• [Your goal]: Which lines run from the first one up to and including the one with "1.7), (-0.5, 0.5)]"? Print exactly those.

• [Recorded information]:
+===+

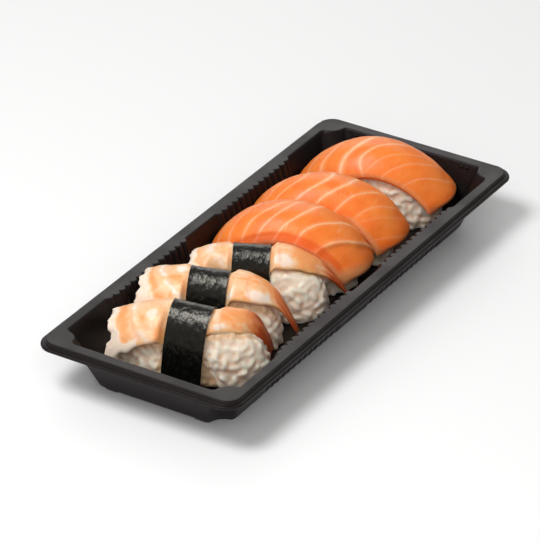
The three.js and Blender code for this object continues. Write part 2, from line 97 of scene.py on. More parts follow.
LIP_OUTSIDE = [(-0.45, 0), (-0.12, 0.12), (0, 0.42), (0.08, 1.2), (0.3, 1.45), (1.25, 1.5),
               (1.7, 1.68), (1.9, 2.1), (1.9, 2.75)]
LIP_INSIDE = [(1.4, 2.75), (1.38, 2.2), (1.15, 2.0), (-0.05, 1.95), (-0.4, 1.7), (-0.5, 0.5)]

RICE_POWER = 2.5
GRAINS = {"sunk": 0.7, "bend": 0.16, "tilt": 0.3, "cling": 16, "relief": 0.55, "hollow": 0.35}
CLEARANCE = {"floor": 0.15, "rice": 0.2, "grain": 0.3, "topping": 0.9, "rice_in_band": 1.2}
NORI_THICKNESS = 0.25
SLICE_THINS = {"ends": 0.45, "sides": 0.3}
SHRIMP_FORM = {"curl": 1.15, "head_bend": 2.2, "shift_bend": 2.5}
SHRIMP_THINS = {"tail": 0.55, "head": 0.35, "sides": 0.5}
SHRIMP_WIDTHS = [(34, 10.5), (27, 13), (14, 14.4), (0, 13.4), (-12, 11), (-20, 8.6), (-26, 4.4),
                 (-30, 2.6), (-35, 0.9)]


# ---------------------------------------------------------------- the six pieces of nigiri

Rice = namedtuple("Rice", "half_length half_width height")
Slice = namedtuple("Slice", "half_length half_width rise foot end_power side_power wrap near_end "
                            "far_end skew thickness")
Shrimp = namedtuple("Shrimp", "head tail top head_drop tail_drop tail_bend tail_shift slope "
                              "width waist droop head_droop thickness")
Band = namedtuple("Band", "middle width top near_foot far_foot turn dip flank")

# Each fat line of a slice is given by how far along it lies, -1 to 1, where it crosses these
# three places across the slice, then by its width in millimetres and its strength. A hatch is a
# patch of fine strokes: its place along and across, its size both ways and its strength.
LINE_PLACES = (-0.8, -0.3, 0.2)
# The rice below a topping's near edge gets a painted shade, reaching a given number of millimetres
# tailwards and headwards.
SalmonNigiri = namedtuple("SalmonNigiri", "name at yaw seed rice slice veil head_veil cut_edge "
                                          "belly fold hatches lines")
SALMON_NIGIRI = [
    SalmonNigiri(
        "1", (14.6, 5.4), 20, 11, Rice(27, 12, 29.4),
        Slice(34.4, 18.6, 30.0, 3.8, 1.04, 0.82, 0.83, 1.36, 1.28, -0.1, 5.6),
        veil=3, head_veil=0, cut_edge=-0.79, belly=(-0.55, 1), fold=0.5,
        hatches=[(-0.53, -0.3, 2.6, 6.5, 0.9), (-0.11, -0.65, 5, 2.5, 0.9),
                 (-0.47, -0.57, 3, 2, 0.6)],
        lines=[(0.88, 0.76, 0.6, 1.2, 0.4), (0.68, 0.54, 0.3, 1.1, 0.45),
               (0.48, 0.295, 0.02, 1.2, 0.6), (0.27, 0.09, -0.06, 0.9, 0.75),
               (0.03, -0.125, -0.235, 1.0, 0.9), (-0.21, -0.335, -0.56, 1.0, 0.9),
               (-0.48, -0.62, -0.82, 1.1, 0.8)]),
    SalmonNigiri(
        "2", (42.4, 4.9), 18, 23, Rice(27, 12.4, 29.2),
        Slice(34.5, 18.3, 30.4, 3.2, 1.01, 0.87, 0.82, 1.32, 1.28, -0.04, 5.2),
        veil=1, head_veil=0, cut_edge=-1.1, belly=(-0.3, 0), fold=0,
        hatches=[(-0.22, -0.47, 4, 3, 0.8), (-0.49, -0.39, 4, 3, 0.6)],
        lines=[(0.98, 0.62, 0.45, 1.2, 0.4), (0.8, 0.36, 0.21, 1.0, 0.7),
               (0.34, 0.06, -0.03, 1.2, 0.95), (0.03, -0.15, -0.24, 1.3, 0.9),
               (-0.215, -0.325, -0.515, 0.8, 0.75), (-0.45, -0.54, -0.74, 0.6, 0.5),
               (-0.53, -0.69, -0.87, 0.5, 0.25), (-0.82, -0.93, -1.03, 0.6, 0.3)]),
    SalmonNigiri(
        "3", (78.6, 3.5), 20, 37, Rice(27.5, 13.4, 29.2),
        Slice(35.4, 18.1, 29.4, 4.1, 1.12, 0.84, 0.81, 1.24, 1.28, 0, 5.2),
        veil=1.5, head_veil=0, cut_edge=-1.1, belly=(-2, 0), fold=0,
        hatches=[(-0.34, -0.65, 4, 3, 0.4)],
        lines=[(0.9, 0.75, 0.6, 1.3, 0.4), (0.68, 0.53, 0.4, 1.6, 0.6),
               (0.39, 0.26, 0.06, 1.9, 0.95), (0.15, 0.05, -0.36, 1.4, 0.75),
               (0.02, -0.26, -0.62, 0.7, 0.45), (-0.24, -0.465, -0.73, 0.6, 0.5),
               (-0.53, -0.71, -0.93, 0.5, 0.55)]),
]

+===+

• [Response below]:
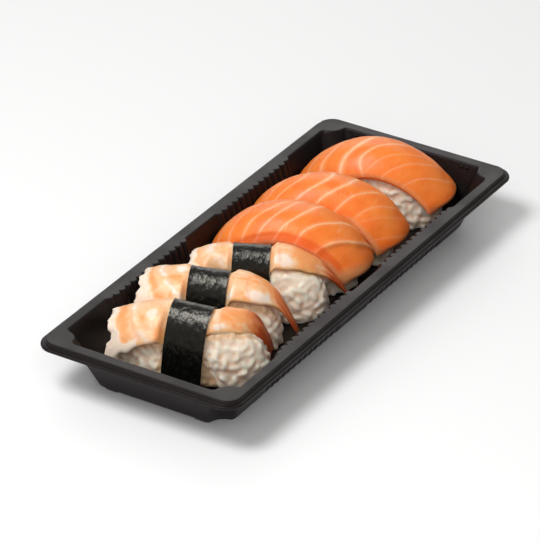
The three.js and Blender code for this object continues. Write part 2, from line 97 of scene.py on. More parts follow.
LIP_OUTSIDE = [(-0.45, 0), (-0.12, 0.12), (0, 0.42), (0.08, 1.2), (0.3, 1.45), (1.25, 1.5),
               (1.7, 1.68), (1.9, 2.1), (1.9, 2.75)]
LIP_INSIDE = [(1.4, 2.75), (1.38, 2.2), (1.15, 2.0), (-0.05, 1.95), (-0.4, 1.7), (-0.5, 0.5)]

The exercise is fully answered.